On this day, 238 years after the phrase “Put your John Hancock right here” was born, we celebrate our nation’s Declaration of Independence from Britain in different ways. We can run a 5K, stay put and watch a parade, buy a hundred bucks’ worth of rockets’ red glare at the fireworks stand, or keep the home fires burning at the grill.
Many of us will observe that most American of traditions – climbing into our cars and hitting the open road. AAA Travel estimates that 41 million Americans are venturing at least 50 miles from home sometime between July 2-6. Eighty percent of them, 34.8 million people, are choosing vehicles as their mode of transport. That’s the highest number since 2007, before the recession.
We cherish our “unalienable rights,” as the Founding Fathers decreed on that mild 76-degree day in Philadelphia (Jefferson took note of the temperature) on July 4, 1776. But our freedom to choose our own destiny ends once we pull up to the gas pump.
At the pump, our only fuel choice is gasoline refined from crude oil. Although domestic oil production keeps growing, surging demand here and around the world has kept prices inflated.

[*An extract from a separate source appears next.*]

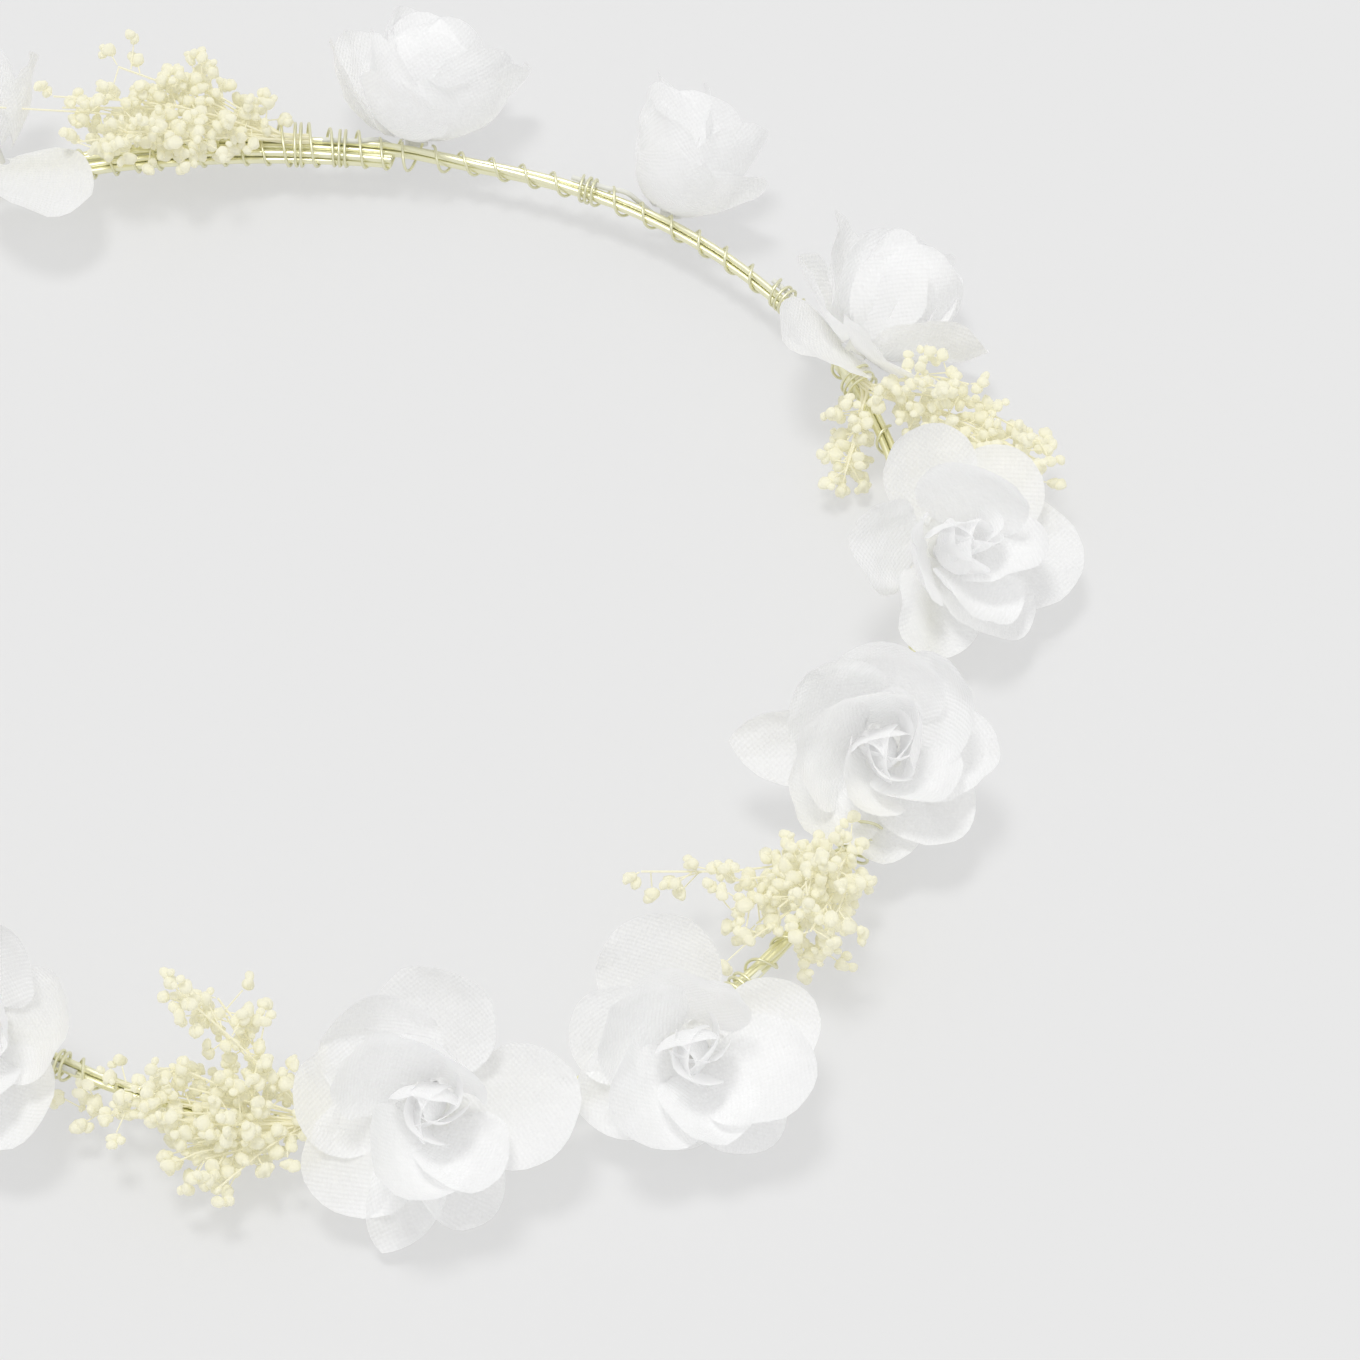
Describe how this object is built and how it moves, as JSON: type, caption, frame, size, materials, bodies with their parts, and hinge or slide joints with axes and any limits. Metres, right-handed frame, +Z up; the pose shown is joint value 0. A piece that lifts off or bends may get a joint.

The U.S. average for a gallon of regular unleaded on June 24 was $3.667 in the U.S., according to the AAA’s Daily Fuel Gauge Report. That’s 19 cents higher than a year ago.
Fuel Freedom Foundation is working to bring competition to the U.S. transportation fuel marketplace for the first time by making it easier to obtain other fuels like ethanol and methanol. These fuels, which can be made from abundant natural gas, are cheaper to buy and cleaner to burn than gasoline. Giving consumers choices will give them more money to spend, create jobs, improve health and mark the beginning of the end of our addiction to imported oil.
We don’t have to accept high gas prices as a fact of life. We can fight back. Just ask the guys in the powdered wigs who put pen to paper more than two centuries ago.